S. B. : J'ajouterais qu’on sent aussi une envie de se retrouver en collectif et de créer. Je trouve qu'avoir des espaces comme ça, c'est très précieux. On voit bien ce que ça génère, le fait de créer en groupe. À la maison, les gens ont du mal à s'astreindre à une discipline artistique, donc ils sont reconnaissants d'avoir des espaces conçus pour ça, un cadre dans lequel ils se sentent en sécurité mais aussi guidés. Le fait de se retrouver connecté, au contact des animaux, des plantes... ça suscite forcément envie de t'intéresser à l'écologie, de prendre soin du monde qui nous entoure.
Les relations qu'on entretient à soi-même et au monde qui nous entoure sont donc intimement liées...
M. L. : Exactement, c’est le lien entre écologie intérieure et extérieure.
S. B. : Je pense que dans l'écologie intérieure, il y a cette idée que l'écologie part de soi et rayonne vers l’extérieur. Dans nos valeurs, il y a l'idée de soin : le soin de soi, le soin de l'autre, le soin de toutes choses. Ce soin peut ensuite prendre plusieurs formes, comme l’engagement dans une association ou des gestes du quotidien plus conscients.

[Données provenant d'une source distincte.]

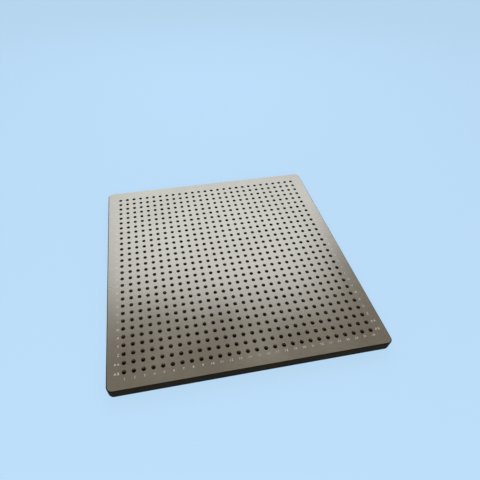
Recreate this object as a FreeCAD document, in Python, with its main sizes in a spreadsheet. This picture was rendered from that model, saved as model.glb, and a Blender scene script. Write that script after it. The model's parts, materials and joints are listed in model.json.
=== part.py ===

M. L. : Par exemple, sur notre site nous avons écrit « les pensées polluent » pour attiser la curiosité. On pense que l’engagement dans plusieurs associations ou activités n’est pas forcément l’unique solution. Si ces engagements se font au détriment de la santé mentale et émotionnelle, c’est retour case départ. On pense qu’il est parfois plus précieux et utile de s’engager dans une petite action avec joie et résilience que de tout cumuler.